In this case, the rush to judgement by the House did not provide for even the semblance of due process before impeaching him for allegedly committing an act of treason as well as sedition as defined for the 14th Amendment to the Constitution, which has never been used against a sitting president before. If the FBI investigation does reveal that the invasion of the Capitol was the result of an organized conspiracy by right-wing domestic terrorists to overthrow the government, the single count of impeachment filed by the House against Trump will be revealed as an egregious miscarriage of justice and act of reckless political malpractice by Democrats.

The question of whether or not the Senate has the constitutional authority to conduct an impeachment trial of a president no longer in office remains in dispute among legal scholars. John Roberts, the Chief Justice of the Supreme Court, would preside over the Senate impeachment trial for Trump according to Article I Section 3 of the Constitution. He would have to decide whether the Senate has jurisdiction even before determining whether the charges in the House article of impeachment meet the requirements for guilt set forth in Article II Section 4, including “treason, bribery, or other high crimes and misdemeanors.”

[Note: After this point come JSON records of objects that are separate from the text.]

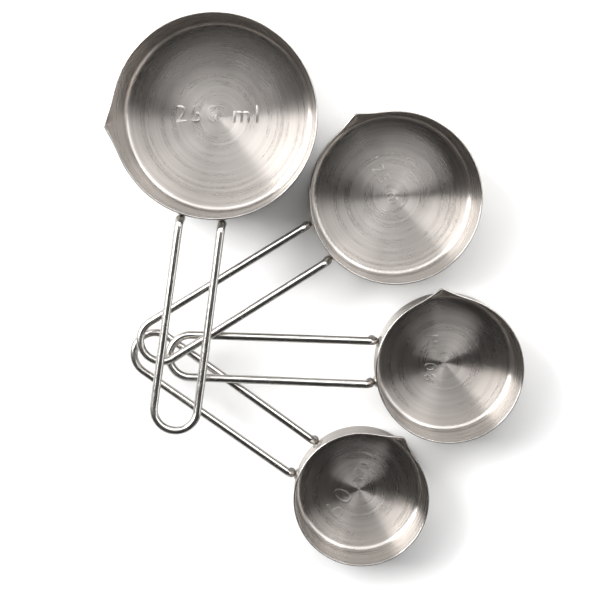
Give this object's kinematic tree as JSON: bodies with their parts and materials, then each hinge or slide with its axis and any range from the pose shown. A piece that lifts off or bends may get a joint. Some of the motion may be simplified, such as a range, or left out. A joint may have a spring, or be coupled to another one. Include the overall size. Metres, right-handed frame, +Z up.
{
  "type": "measuring cup set",
  "caption": "Set of steel measuring cups with pouring spouts and long round-wire loop handles, standing open side up with the handles crossed over each other in a fan.",
  "frame": {"origin": "centre of the whole set's box, on the counter that the cups stand on", "axes": "+Z up, out of the open cups; +Y towards the full cup, the long way of the fan; +X towards the bowls of the half and third cups, away from the handles' crossing"},
  "size_m": [0.181, 0.2422, 0.045],
  "materials": {
    "bowl_steel": "turned brushed stainless steel, grain in rings round the bowl's axis",
    "handle_wire": "drawn stainless wire, satin, grain along the wire",
    "weld_metal": "fused stainless, slightly darker and duller than the bowl"
  },
  "bodies": {
    "quarter_cup": {"quarter_cup_bowl": "bowl_steel", "quarter_cup_handle": "handle_wire", "quarter_cup_weld_left": "weld_metal", "quarter_cup_weld_right": "weld_metal"},
    "third_cup": {"third_cup_bowl": "bowl_steel", "third_cup_handle": "handle_wire", "third_cup_weld_left": "weld_metal", "third_cup_weld_right": "weld_metal"},
    "half_cup": {"half_cup_bowl": "bowl_steel", "half_cup_handle": "handle_wire", "half_cup_weld_left": "weld_metal", "half_cup_weld_right": "weld_metal"},
    "full_cup": {"full_cup_bowl": "bowl_steel", "full_cup_handle": "handle_wire", "full_cup_weld_left": "weld_metal", "full_cup_weld_right": "weld_metal"}
  },
  "joints": [
    {"name": "third_cup_lift", "type": "slide", "parent": "quarter_cup", "child": "third_cup", "axis": [0, 0, 1], "range_m": [0, 0.06]},
    {"name": "half_cup_lift", "type": "slide", "parent": "third_cup", "child": "half_cup", "axis": [0, 0, 1], "range_m": [0, 0.06]},
    {"name": "full_cup_lift", "type": "slide", "parent": "half_cup", "child": "full_cup", "axis": [0, 0, 1], "range_m": [0, 0.06]}
  ]
}
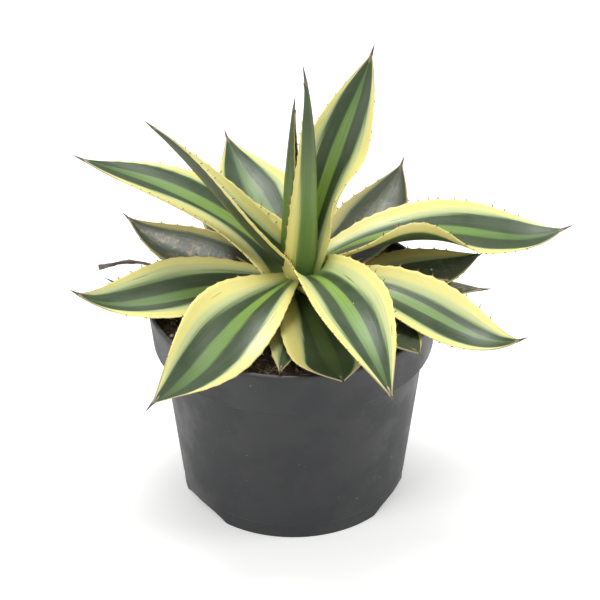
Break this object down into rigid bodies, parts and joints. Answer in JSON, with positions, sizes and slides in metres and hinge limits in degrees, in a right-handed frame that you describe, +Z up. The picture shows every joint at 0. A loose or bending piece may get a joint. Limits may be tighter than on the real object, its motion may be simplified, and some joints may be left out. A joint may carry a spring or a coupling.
{
  "type": "potted agave",
  "caption": "Rosette of broad, striped, toothed succulent leaves with pale margins and hard tips, in a dark round nursery pot.",
  "frame": {"origin": "centre of the pot's base, on the surface that it stands on", "axes": "+Z up along the pot's axis; -Y towards the front of the plant as pictured; +X to the right as seen from the front"},
  "size_m": [0.2911, 0.2374, 0.2776],
  "materials": {
    "pot": "satin black moulded plastic with light scuffs",
    "soil": "rough dark peat compost with fibres",
    "stem": "pale green fleshy stem",
    "leaf": "waxy striped leaf, dark green with a light middle stripe and pale yellow margins",
    "dry_leaf": "dry brown curled leaf remnant"
  },
  "bodies": {
    "root": {"pot": "pot", "soil": "soil", "stem": "stem", "leaf_centre_spear": "leaf", "leaf_centre_inner": "leaf", "leaf_left_folded": "leaf", "leaf_back_tall": "leaf", "leaf_front_right": "leaf", "leaf_front_left": "leaf", "leaf_right_long": "leaf", "leaf_left_long": "leaf", "leaf_back_left": "leaf", "leaf_left_front": "leaf", "leaf_right_front": "leaf", "leaf_back_right": "leaf", "leaf_front_short": "leaf", "leaf_front_right_short": "leaf", "leaf_right_low": "leaf", "leaf_left_low": "leaf", "leaf_left_hidden": "leaf", "leaf_front_sliver": "leaf", "leaf_right_tip": "leaf", "leaf_back_low": "leaf", "leaf_back_low_left": "leaf", "leaf_back_low_right": "leaf", "dry_stalk": "dry_leaf"}
  },
  "joints": []
}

Former Harvard law professor Alan Dershowitz admits that he found Trump’s speech that day to be “deeply upsetting” on a personal level. Nevertheless, he insists “it was fully protected by the First Amendment. Nothing the president said constituted unprotected ‘incitement,’ as narrowly defined by the Supreme Court over nearly a century of decisions,” Dershowitz concluded. “[Trump’s] volatile words plainly fell on the side of political ‘advocacy,’ which is protected speech.”

Dershowitz cites the language in the unanimous Supreme Court decision, Brandenberg v. Ohio, which states that even advocacy for the use of force falls under constitutional protection, unless it is specifically “directed to inciting or producing imminent lawless action.” He concludes that the speech Trump delivered was protected under the First Amendment, comes nowhere near meeting the Supreme Court’s definition of “incitement,” and is therefore highly questionable as a basis for Trump’s impeachment. In fact, Dershowitz argues that the article of impeachment which the House passed against Trump violates the clear intent of the First Amendment when it states that ““Congress shall make no law … abridging the freedom of speech.”

Dershowitz further explains that “impeaching President Trump on grounds that violate both the First Amendment and the impeachment clause would do more serious and enduring harm to our Constitution than the unlawful rioters did when they temporarily took over the Capitol building. These rioters did grave harm to the rule of law, but at the end of a long and difficult day, the rule of law prevailed. The Capitol was secured and Congress continued with its business, voting down what the rioters were demanding. Many of those who broke the law have been arrested and will be prosecuted and convicted for serious crimes, including possibly homicide.

“But now, the Democratic leaders of Congress and some Republicans are threatening to take political steps that endanger the line carefully drawn by First Amendment jurisprudence between those who advocate unlawful conduct and those who commit it.”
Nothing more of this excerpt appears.